**SUPPLIED INFORMATION:**
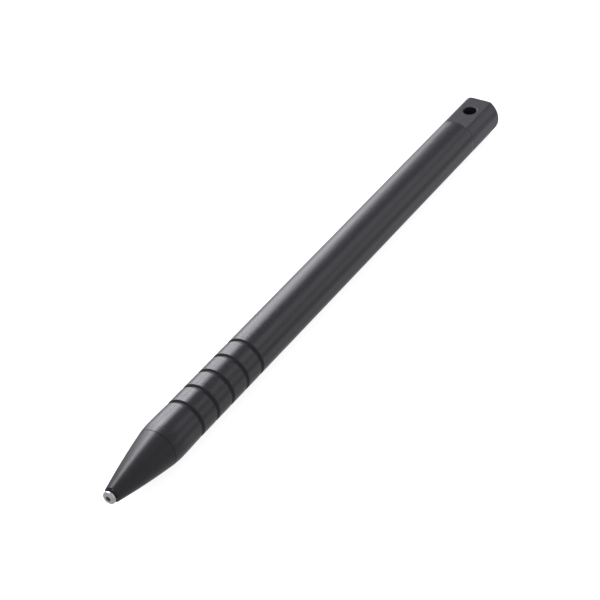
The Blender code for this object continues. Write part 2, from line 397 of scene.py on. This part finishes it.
def tail_section(angle, inset):
    """Radius of the tail at an angle: a circle with its top cut flat, both drawn in by inset."""
    upward = np.maximum(np.cos(angle), 0.2)
    flat = (FLAT_HEIGHT - inset * FLAT_SHARE) / upward
    return soft_min(np.broadcast_to(BARREL_RADIUS - inset, flat.shape), flat, FLAT_EDGE_ROUND)


def tether_cutter():
    """Tool for the tether hole: a straight wall that flares at each mouth.

    Each mouth's flare is a quarter arc that follows the face it opens in: the flat above,
    and below the round underside, whose height is -sqrt(radius^2 - across^2).
    """
    # The arc starts a little up its curve, so that it leaves the face at a clear angle.
    turn = np.radians(np.linspace(14, 90, 9))
    reach = RIM_ROUND * (1 - np.sin(turn))
    depth = RIM_ROUND * (1 - np.cos(turn)) - RIM_ROUND * (1 - cos(turn[0]))
    overshoot, clear_above = 0.05 * MM, 1.2 * MM
    far_out = reach[0] + overshoot / tan(turn[0])
    swell = np.concatenate([[far_out, far_out], reach])
    sink = np.concatenate([[-clear_above, -overshoot], depth])
    angle = even_angles(128)
    radius = TETHER_RADIUS + swell[:, None] + 0 * angle
    across = radius * np.sin(angle)
    along = radius * np.cos(angle)
    top = FLAT_HEIGHT - sink[:, None] + 0 * angle
    under = -np.sqrt(BARREL_RADIUS ** 2 - across ** 2) + sink[:, None]
    centre = TIP_X + TETHER_STATION
    x = centre + np.concatenate([along, along[::-1]])
    y = np.concatenate([across, across[::-1]])
    z = AXIS_Z + np.concatenate([top, under[::-1]])
    ends = ((centre, 0, z[0].mean()), (centre, 0, z[-1].mean()))
    return skin("tether_cutter", np.stack([x, y, z], -1), ends)


def cut_away(piece, tool):
    """Take the tool's shape out of the piece, keep the result as its mesh and drop the tool."""
    cut = piece.modifiers.new("cut", "BOOLEAN")
    cut.operation = "DIFFERENCE"
    cut.solver = "EXACT"
    cut.object = tool
    bpy.context.view_layer.update()
    graph = bpy.context.evaluated_depsgraph_get()
    piece_left = bpy.data.meshes.new_from_object(piece.evaluated_get(graph))
    piece.modifiers.clear()
    piece.data = piece_left
    smooth(piece_left)
    bpy.data.objects.remove(tool, do_unlink=True)


def make_tail():
    """Tail cap: flat-topped round body with a rounded end, a cored spigot and a tether hole.

    Its rings run from the bottom of the core, out over the spigot, along the outside and in
    over the end face to the gate's dimple. The tether hole is then cut through.
    """
    lip = SEAM_ROUND
    corner = float(np.arccos(FLAT_HEIGHT / BARREL_RADIUS))
    places = [corner, -corner]
    angle = angles_with(160, places, 0.4 * MM / BARREL_RADIUS, 13)
    turn = np.linspace(0, pi / 2, 9)
    body = np.linspace(SHOULDER + lip, LENGTH - TAIL_ROUND, 62)[1:-1]
    station = np.concatenate([
        SHOULDER + lip - lip * np.sin(turn[::-2]), body,
        LENGTH - TAIL_ROUND + TAIL_ROUND * np.sin(turn),
    ])
    inset = np.concatenate([
        lip - lip * np.cos(turn[::-2]), 0 * body, TAIL_ROUND - TAIL_ROUND * np.cos(turn),
    ])
    outside = tail_section(angle[None, :], inset[:, None])
    rim = outside[-1]
    # The end face's rings, as shares of its rim, crowded at the gate's slope.
    shrink = np.array([0.8, 0.6, 0.42, 0.26, 0.2, 0.17, 0.15, 0.12, 0.06])
    gate = np.clip((GATE_REACH - shrink) / GATE_SLOPE, 0, 1) * GATE_DEPTH
    end_rings = rim[None, :] * shrink[:, None]
    end_station = LENGTH - gate
    spigot = BORE_RADIUS - SLIP_GAP
    inner = filleted([
        (PLUG_CORE_END, 0.0, 0), (PLUG_CORE_END, PLUG_CORE_RADIUS, 0.2 * MM),
        (PLUG_START, PLUG_CORE_RADIUS, 0), (PLUG_START, spigot, 0.1 * MM),
        (SHOULDER, spigot, 0),
    ], loop=False)[1:]
    stations = np.concatenate([inner[:, 0], station, end_station])
    radii = np.vstack([np.repeat(inner[:, 1, None], len(angle), 1), outside, end_rings])
    grid = on_axis(stations[:, None], radii, angle[None, :])
    ends = on_axis(np.array([PLUG_CORE_END, LENGTH - gate[-1]]), 0.0, 0.0)
    cap = skin("tail_cap", grid, ends)
    cut_away(cap, tether_cutter())
    return cap


# ---------------------------------------------------------------- the sprung tip


def make_collar():
    """Bright tip: a collar with a rounded rim, quarter-ellipse in section, on a hollow stem."""
    turn = np.linspace(0, pi / 2, 20)
    edge = 0.09 * MM
    depth = TIP_BACK - TIP_FRONT - 2 * edge
    rise = TIP_RADIUS - TIP_FACE_RADIUS
    dome = [
        (TIP_FRONT + depth * (1 - cos(t)), TIP_FACE_RADIUS + rise * sin(t), 0) for t in turn
    ]
    nib_bore = NIB_RADIUS + SLIP_GAP
    corners = [(TIP_FRONT, nib_bore, 0.03 * MM)] + dome + [
        (TIP_BACK, TIP_RADIUS, edge * 0.8), (TIP_BACK, STEM_RADIUS, 0.05 * MM),
        (STEM_END, STEM_RADIUS, 0.1 * MM), (STEM_END, nib_bore, 0),
    ]
    return turned("tip_collar", corners, loop=True, sides=128)


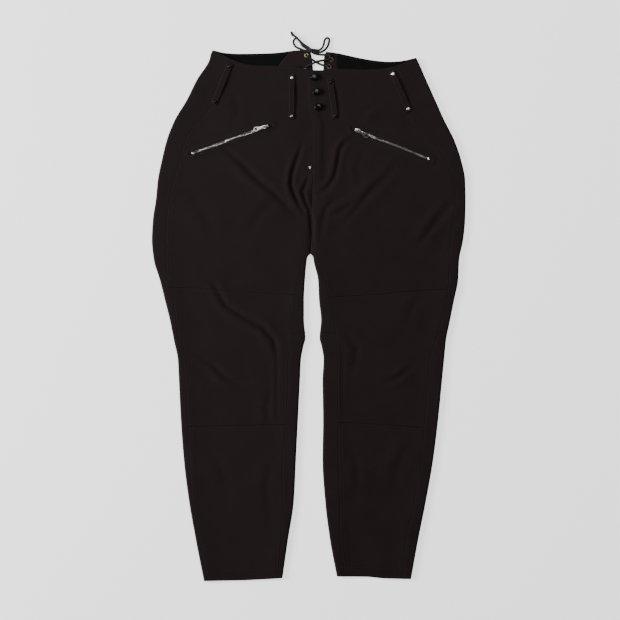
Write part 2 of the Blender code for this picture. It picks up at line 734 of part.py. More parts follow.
def belt_loop(cloth, name, top, low):
    """One belt loop with a rivet at each end."""
    way = Vector((low[0] - top[0], low[1] - top[1])).normalized() * LOOP_PAST_RIVET
    start = (top[0] - way.x, top[1] - way.y)
    end = (low[0] + way.x, low[1] + way.y)
    strip = ribbon(f"belt_loop_{name}", cloth, start, end, LOOP_WIDTH, LOOP_THICK, LOOP_ARCH,
                   LOOP_STEP, "wool")
    under = Cloth([strip])
    profile = ((0.0, 0.0), (RIVET_RADIUS, 0.0), (RIVET_RADIUS, 0.3 * RIVET_HEIGHT),
               (0.7 * RIVET_RADIUS, 0.8 * RIVET_HEIGHT), (0.0, RIVET_HEIGHT))
    for end_name, place in (("top", top), ("low", low)):
        base = under.top_round(place[0], place[1], RIVET_RADIUS) + SEAM_GAP
        turned(f"rivet_{name}_{end_name}", profile, (place[0], place[1], base), 14, "nickel")


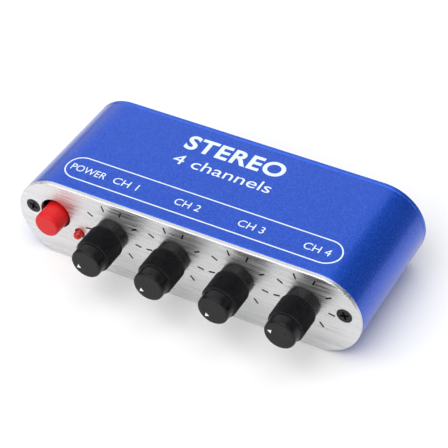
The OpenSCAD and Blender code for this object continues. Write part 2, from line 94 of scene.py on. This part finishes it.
class Shader:
    """Builds one principled material from nodes placed in object space.

    Texture scales are features per metre, depths are in metres."""

    def __init__(self, name, base, rough, **sockets):
        self.mat = bpy.data.materials.new(name)
        self.mat.use_nodes = True
        self.tree = self.mat.node_tree
        self.out = self.tree.nodes["Principled BSDF"]
        self.set("Base Color", (*base, 1))
        self.set("Roughness", rough)
        for key, value in sockets.items():
            self.set(key.replace("_", " "), value)
        coords = self.tree.nodes.new("ShaderNodeTexCoord")
        self.place = coords.outputs["Object"]

    def set(self, socket, value):
        self.out.inputs[socket].default_value = value

    def node(self, kind, **props):
        made = self.tree.nodes.new(kind)
        for key, value in props.items():
            setattr(made, key, value)
        return made

    def link(self, a, b):
        self.tree.links.new(a, b)

    def stretched(self, scale):
        """Object coordinates multiplied by a scale on each axis."""
        made = self.node("ShaderNodeMapping")
        made.inputs["Scale"].default_value = scale
        self.link(self.place, made.inputs["Vector"])
        return made.outputs["Vector"]

    def noise(self, scale, detail=3, rough=0.55, place=None):
        made = self.node("ShaderNodeTexNoise")
        made.inputs["Scale"].default_value = scale
        made.inputs["Detail"].default_value = detail
        made.inputs["Roughness"].default_value = rough
        self.link(place or self.place, made.inputs["Vector"])
        return made.outputs["Fac"]

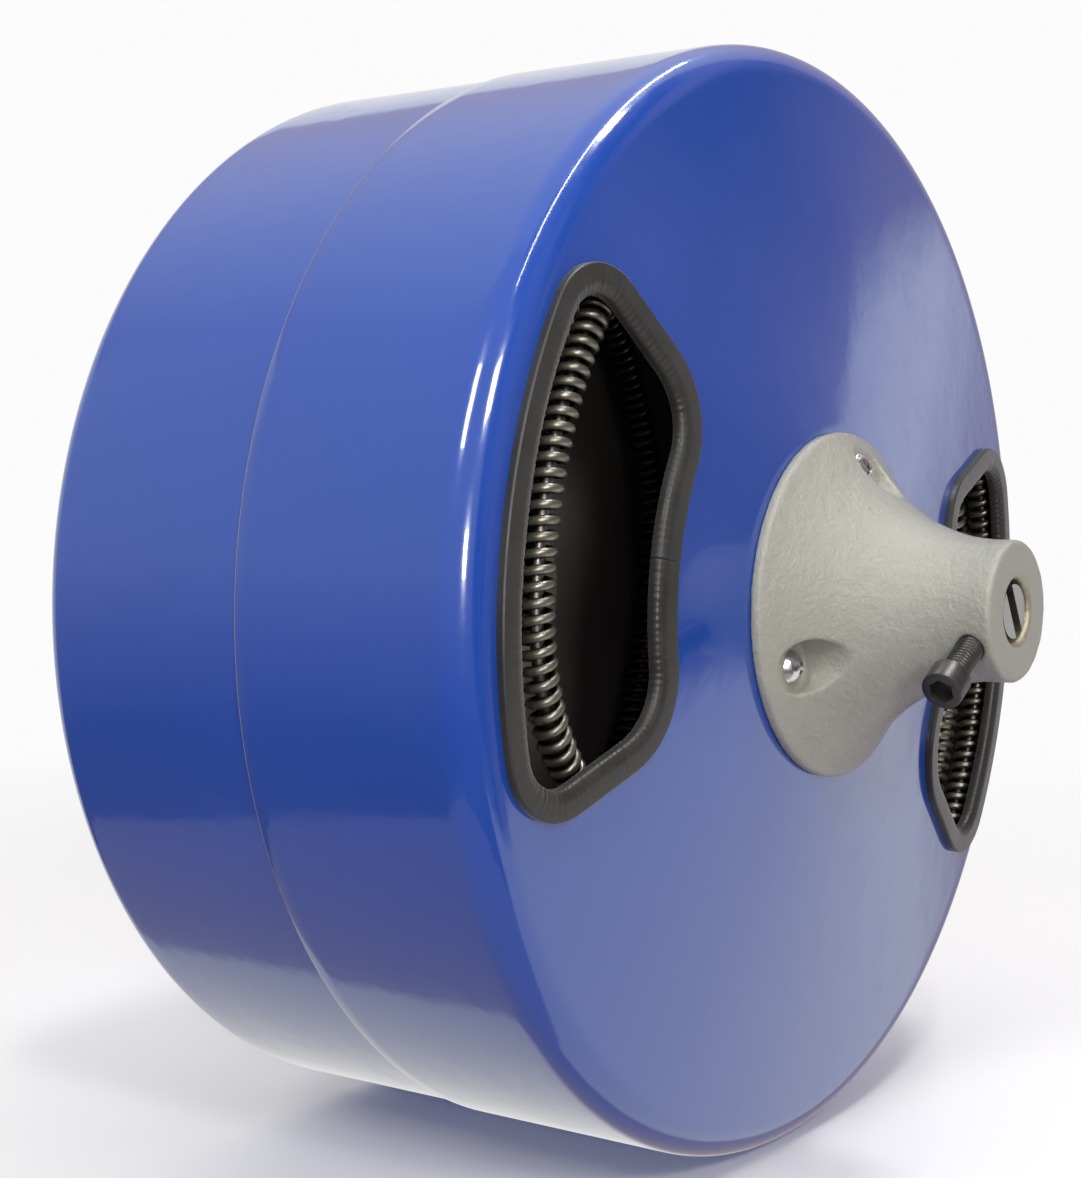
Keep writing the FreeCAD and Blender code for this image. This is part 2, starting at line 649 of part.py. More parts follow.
def rear_hub():
    """Cast bearing housing: flange bolted to the rear wall, barrel reaching into the drum."""
    flange_back = "rear_face + rear_flange_thick"
    groove_near = "land_half + bearing_width"
    groove_far = f"{groove_near} + ring_thick + slip_gap"
    housing = turned("rear_hub_blank", [
        ("bearing_radius", "barrel_front"), ("barrel_radius", "barrel_front"),
        ("barrel_radius", "rear_face"), ("rear_flange", "rear_face"),
        ("rear_flange", flange_back), ("barrel_radius + rear_boss_flare", flange_back),
        ("barrel_radius", "barrel_back"), ("bearing_radius", "barrel_back"),
        ("bearing_radius", groove_far), ("ring_groove", groove_far),
        ("ring_groove", groove_near), ("bearing_radius", groove_near),
        ("bearing_radius", "land_half"), ("land_radius", "land_half"),
        ("land_radius", "-land_half"), ("bearing_radius", "-land_half"),
        ("bearing_radius", f"-({groove_near})"), ("ring_groove", f"-({groove_near})"),
        ("ring_groove", f"-({groove_far})"), ("bearing_radius", f"-({groove_far})")])
    rounded(housing, "rear_flange_round", [("rear_flange", flange_back)])
    holes = around("rear_hub_holes", REAR_BOLTS,
                   hole_maker("rear_bolt_radius + hole_slack", "rear_face", "4 * rear_flange_thick"),
                   "rear_bolt_circle", "rear_bolt_start")
    return cut("rear_hub", housing, holes)


def rear_fasteners():
    place = ("rear_bolt_circle", "rear_bolt_start")
    head_seat = "rear_face + rear_flange_thick"
    inside_wall = "rear_face - sheet_gauge"
    hole = "rear_bolt_radius + thread_slack"

    def bolt(name):
        return fused(name, cylinder(name + "_shank", "rear_bolt_radius", "rear_bolt_length",
                                    y=f"{head_seat} - rear_bolt_length"),
                     hexagon(name + "_head", "rear_bolt_head", "rear_bolt_head_height", y=head_seat))

    return [
        around("rear_hub_bolts", REAR_BOLTS, bolt, *place),
        around("rear_hub_washers", REAR_BOLTS,
               washer_at(f"{inside_wall} - washer_thick", hole, "rear_washer_radius"), *place),
        around("rear_hub_nuts", REAR_BOLTS,
               nut_at(f"{inside_wall} - washer_thick - nut_height", hole, "rear_bolt_head",
                      "nut_height"), *place)]


def both_bearings(label, make):
    """One group of two equal pieces, one for each bearing; make takes a name and the centre y."""
    centre = "land_half + bearing_width / 2"
    return group(label, [make(label + "_front", f"-({centre})"), make(label + "_rear", centre)])


def race_groove(name, y):
    groove = doc.addObject("Part::Torus", name + "_groove")
    bind(groove, Radius1="ball_circle", Radius2="race_radius")
    return move(groove, y=y, turn=ALONG_Y)


def tube(name, outer, inner, width, y):
    """A short tube whose middle is at y."""
    start = f"{y} - ({width}) / 2"
    return cut(name, cylinder(name + "_outside", outer, width, y=start),
               cylinder(name + "_inside", inner, f"{width} + 2 * overcut", y=f"{start} - overcut"))


def inner_ring(name, y):
    blank = tube(name + "_blank", "inner_shoulder", "spindle_radius", "bearing_width", y)
    return cut(name, blank, race_groove(name, y))


def outer_ring(name, y):
    blank = tube(name + "_blank", "bearing_radius - press_gap", "outer_shoulder", "bearing_width", y)
    recess = "seal_thick + slip_gap"
    seats = [cylinder(f"{name}_seat_{number}", "seal_radius", f"{recess} + overcut", y=place)
             for number, place in ((1, f"{y} - bearing_width / 2 - overcut"),
                                   (2, f"{y} + bearing_width / 2 - ({recess})"))]
    return cut(name, blank, race_groove(name, y), *seats)


def ball_place(index):
    return f"{360 / BALLS} * {index}"


def ball_ring(name, y, radius):
    balls = []
    for index in range(BALLS):
        ball = doc.addObject("Part::Sphere", f"{name}_{index + 1}")
        bind(ball, Radius=radius)
        move(ball, f"ball_circle * sin({ball_place(index)})", y,
             f"ball_circle * cos({ball_place(index)})")
        balls.append(ball)
    return group(name, balls)


def cage(name, y):
    blank = tube(name + "_blank", "cage_outer", "cage_inner", "2 * cage_half_width", y)
    return cut(name, blank, ball_ring(name + "_pockets", y, "ball_radius + pocket_slack"))


def seal_pair(name, y):
    offset = "(bearing_width - seal_thick) / 2 - thread_slack"
    inner = "inner_shoulder + seal_lip_gap"
    return group(name, [tube(f"{name}_{number}", "seal_radius", inner, "seal_thick",
                             f"{y} {side} ({offset})") for number, side in ((1, "-"), (2, "+"))])


def retaining_ring(name, y):
    """Open spring ring in the housing groove, just outside its bearing."""
    side = "-1" if value(y) < 0 else "1"
    middle = f"{y} + {side} * (bearing_width / 2 + ring_thick / 2 + thread_slack)"
    ring = tube(name + "_full", "ring_groove - thread_slack", "ring_inner", "ring_thick", middle)
    opening = box(name + "_opening", "ring_opening", "4 * ring_thick", "2 * ring_groove",
                  "-ring_opening / 2", f"{middle} - 2 * ring_thick", "0")
    return cut(name, ring, opening)


def bearing_set():
    spacer = tube("bearing_spacer", "spacer_radius", "spindle_radius", "2 * land_half", "0")
    return [both_bearings("bearing_inner_rings", inner_ring),
            both_bearings("bearing_outer_rings", outer_ring),
            both_bearings("bearing_balls", lambda name, y: ball_ring(name, y, "ball_radius")),
            both_bearings("bearing_cages", cage),
            both_bearings("bearing_seals", seal_pair),
            both_bearings("bearing_retaining_rings", retaining_ring),
            spacer]


# ---------------------------------------------------------------- assembly and export

def build():
    pieces = [front_shell(), rear_shell(), front_hub(), clamp_screw(),
              window_trim("window_trim_left", "window_left"),
              window_trim("window_trim_right", "window_right")]
    pieces += hub_fasteners()
    pieces += cable_run()
    pieces += cable_lead()
    pieces += cable_connector()
    pieces += cable_anchor()
    pieces += [rear_hub()]
    pieces += rear_fasteners()
    pieces += bearing_set()
    return pieces


def check(pieces):
    for item in doc.Objects:
        if "Invalid" in item.State or "Error" in item.State:
            raise ValueError(f"{item.Name} did not compute: {item.State}")
    for piece in pieces:
        if piece.Shape.isNull() or not piece.Shape.isValid() or not piece.Shape.Solids:
            raise ValueError(f"{piece.Label} has no valid solid")


nodes = build()
doc.recompute()
check(nodes)
os.makedirs("parts", exist_ok=True)
for node in nodes:
    node.Shape.exportStep(f"parts/{node.Label}.step")
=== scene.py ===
"""Looks of the drain auger drum: enamelled shells, cast hub, rubber edging and wound cable.

Lengths are metres in the CAD frame: +Z up, the drum turns about Y, the nose points to -Y.
Angles round the drum are measured from +Z towards +X.
"""
import math

import bmesh
import bpy
from mathutils import Matrix, Vector, noise


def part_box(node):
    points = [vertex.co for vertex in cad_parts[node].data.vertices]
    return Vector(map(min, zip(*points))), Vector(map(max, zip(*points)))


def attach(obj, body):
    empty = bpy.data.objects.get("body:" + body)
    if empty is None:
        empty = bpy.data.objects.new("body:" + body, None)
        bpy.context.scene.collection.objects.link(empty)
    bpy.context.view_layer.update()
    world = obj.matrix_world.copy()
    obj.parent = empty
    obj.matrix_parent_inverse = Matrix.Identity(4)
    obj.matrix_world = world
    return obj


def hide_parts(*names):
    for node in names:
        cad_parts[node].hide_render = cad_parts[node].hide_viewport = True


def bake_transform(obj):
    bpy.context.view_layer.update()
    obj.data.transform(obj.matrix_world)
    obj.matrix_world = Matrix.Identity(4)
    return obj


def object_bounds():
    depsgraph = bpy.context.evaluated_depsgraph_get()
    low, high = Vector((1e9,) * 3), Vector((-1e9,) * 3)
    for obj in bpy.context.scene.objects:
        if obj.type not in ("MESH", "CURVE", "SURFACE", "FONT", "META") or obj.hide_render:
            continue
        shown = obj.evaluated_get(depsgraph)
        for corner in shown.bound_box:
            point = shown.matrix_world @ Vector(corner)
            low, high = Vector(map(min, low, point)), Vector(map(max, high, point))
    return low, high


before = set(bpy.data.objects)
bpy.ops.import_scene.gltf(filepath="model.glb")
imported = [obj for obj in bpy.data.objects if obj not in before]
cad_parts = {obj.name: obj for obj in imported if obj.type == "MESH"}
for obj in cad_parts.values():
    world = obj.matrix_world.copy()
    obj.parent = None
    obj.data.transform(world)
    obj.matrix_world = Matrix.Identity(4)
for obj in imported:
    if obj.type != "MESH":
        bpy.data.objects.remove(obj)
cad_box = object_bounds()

MM = 0.001

# ---------------- places read from the frame

FRONT_LOW, FRONT_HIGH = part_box("front_shell")
HUB_LOW, HUB_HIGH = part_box("front_hub")
SEAT = FRONT_LOW.y
SEAM = FRONT_HIGH.y
REAR_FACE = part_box("rear_shell")[1].y
NOSE_END = HUB_LOW.y
DRUM_RADIUS = (FRONT_HIGH.z - FRONT_LOW.z) / 2
HUB_RADIUS = (HUB_HIGH.x - HUB_LOW.x) / 2

# driving dimensions of the looks, the same ones that the CAD model is built from
GAUGE = 1.5 * MM
CONE_SLOPE = 15.0 * MM / (203.2 * MM - 63.0 * MM)
FRONT_CORNER = 13.0 * MM
REAR_CORNER = 8.0 * MM
CABLE_HOLE = 30.0 * MM
BARREL_HOLE = 36.1 * MM
PAN_OVERLAP = 12.0 * MM

WINDOW_INNER = 106.0 * MM
WINDOW_OUTER = 189.6 * MM
WINDOW_HALF = math.radians(30.8)
WINDOW_CORNER_INNER = 32.0 * MM
WINDOW_CORNER_OUTER = 24.0 * MM
WINDOWS = {"left": math.radians(-79.9), "right": math.radians(100.1)}
TRIM_LAP = 8.2 * MM
TRIM_WEB = 2.0 * MM
TRIM_PROUD = 3.0 * MM
TRIM_INSIDE = 1.2 * MM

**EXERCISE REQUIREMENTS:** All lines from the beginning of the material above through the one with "z], -1), ends)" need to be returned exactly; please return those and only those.

**ANSWER TO THE TASK:**
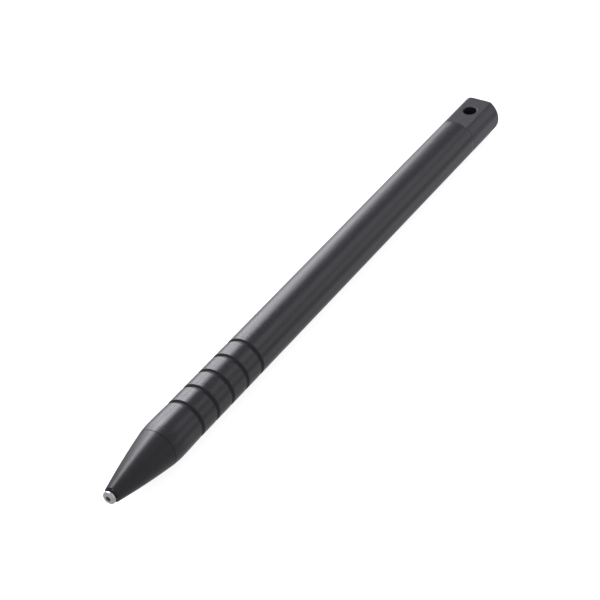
The Blender code for this object continues. Write part 2, from line 397 of scene.py on. This part finishes it.
def tail_section(angle, inset):
    """Radius of the tail at an angle: a circle with its top cut flat, both drawn in by inset."""
    upward = np.maximum(np.cos(angle), 0.2)
    flat = (FLAT_HEIGHT - inset * FLAT_SHARE) / upward
    return soft_min(np.broadcast_to(BARREL_RADIUS - inset, flat.shape), flat, FLAT_EDGE_ROUND)


def tether_cutter():
    """Tool for the tether hole: a straight wall that flares at each mouth.

    Each mouth's flare is a quarter arc that follows the face it opens in: the flat above,
    and below the round underside, whose height is -sqrt(radius^2 - across^2).
    """
    # The arc starts a little up its curve, so that it leaves the face at a clear angle.
    turn = np.radians(np.linspace(14, 90, 9))
    reach = RIM_ROUND * (1 - np.sin(turn))
    depth = RIM_ROUND * (1 - np.cos(turn)) - RIM_ROUND * (1 - cos(turn[0]))
    overshoot, clear_above = 0.05 * MM, 1.2 * MM
    far_out = reach[0] + overshoot / tan(turn[0])
    swell = np.concatenate([[far_out, far_out], reach])
    sink = np.concatenate([[-clear_above, -overshoot], depth])
    angle = even_angles(128)
    radius = TETHER_RADIUS + swell[:, None] + 0 * angle
    across = radius * np.sin(angle)
    along = radius * np.cos(angle)
    top = FLAT_HEIGHT - sink[:, None] + 0 * angle
    under = -np.sqrt(BARREL_RADIUS ** 2 - across ** 2) + sink[:, None]
    centre = TIP_X + TETHER_STATION
    x = centre + np.concatenate([along, along[::-1]])
    y = np.concatenate([across, across[::-1]])
    z = AXIS_Z + np.concatenate([top, under[::-1]])
    ends = ((centre, 0, z[0].mean()), (centre, 0, z[-1].mean()))
    return skin("tether_cutter", np.stack([x, y, z], -1), ends)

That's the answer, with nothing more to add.